Heterotopias are generally divided into three groups, depending on the location of the ectopic formations: Sub ependymal, focal subcortical, laminar or band heterotopia(double cortex)2 Band heterotopia is a type of neuronal migration disorder. Neuronal migration is a the process in which neurons move from their place of origin to permanent location. They probably result from an arrest in migrational process of neuroblast from the periventricular layer to the cortex, which usually occurs maximally between the seventh and sixteenth gestational week3 or are due to programmed cell death of group of neuroblasts4. The prevelance of band heterotopias with epilepsy is unknown. The associated epilepsy syndrome is variable and seizures may be generalized or focal often suggesting subcortical white matter of frontoparietooccipital region.
In our case patients antenatal history was insignificant and presented with off and on history of grand mal epileptic seizures for last seven years presenting, with MMSE Score22/30 & rest of neurological examination/investigation being normal with MRI findings of subcortical band heterotopias in white matter bilaterally, frontoparietoccipital region. She was diagnosed as case of epilepsy, subcortical band heterotopias, discharged on antiepileptic drugs with control of seizures.
Differential diagnosis could be Tuberous sclerosis, polymicrogyria,
schizencephaly, hemimegalencephaly, lissencephalypachygyria
During gestational period successive waves of primitive neuroblasts migrate from the germinal matrix to form the cerebral cortex and dep nuclei of the brain between 2-4th month of gestation. Collections of normal neurons in abnormal locations, results from arrest of radial migration of neuroblast, found in gray matter. Band heterotopias is a rare variety of neuronal migration syndrome, usually as a band of gray matter between the lateral ventricle and cerebral cortex and surrounded by normal appearing cortex.These patients have bilateral circumferential and symmetrical ribbons of gray matter located just beneath the cortex and separated from it by a thin band of white matter which led to term “DOUBLE CORTEX SYNDROME”. These patients usually present with behavioural problems, mild mental retardation and seizure disorders in infancy. However, intelligency can be normal and seizure may begin latter in life.

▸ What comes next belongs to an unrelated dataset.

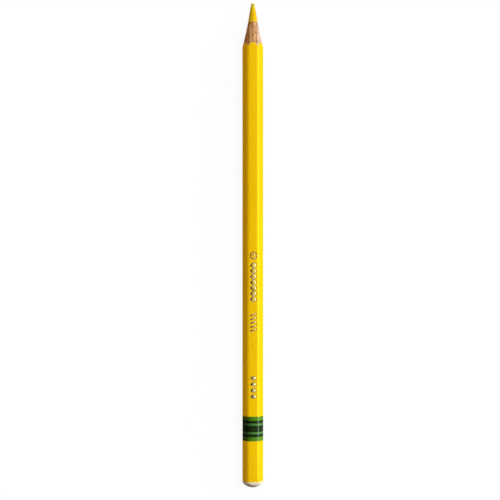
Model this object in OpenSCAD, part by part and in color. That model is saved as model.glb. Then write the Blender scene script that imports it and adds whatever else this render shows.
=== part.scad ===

A related syndrome, X linked liscencephaly and SBH also occur in which homozygous males have liscencephaly and heterozygous female have SBH. Recent studies have identified two genes that are linked to these syndromes. One L1S1,maps to chromosome 17p13 and encodes a protein that function as a regulatory subunit of Platelet activating factor acetyl hydrolase, which degrades platelet activating factor and is involved in microtubule dynamics. With regard to its latter role Platelet activating factor acetyl hydrolase controls the distribution and function of the microtubule motor dyenin, thereby controlling the movement of the nucleus during neuronal migration. Studies of mice with targeted LIS1 mutation suggests that this protein is necessary for normal pyramidal cell migration and neurite overgrowth. Another gene DOUBLE CORTIN is located on the X chromosome and is mutated in patient with X linked lisencephaly and SBH. The protein product of DOUBLE CORTIN is highly expressed in fetal neurons and their precursors during cortical development. Like Platelet Activating Factor Acetylhydrolase DOUBLE CORTIN protein is associated with microtubules, suggesting that it is also involved in cell migration5.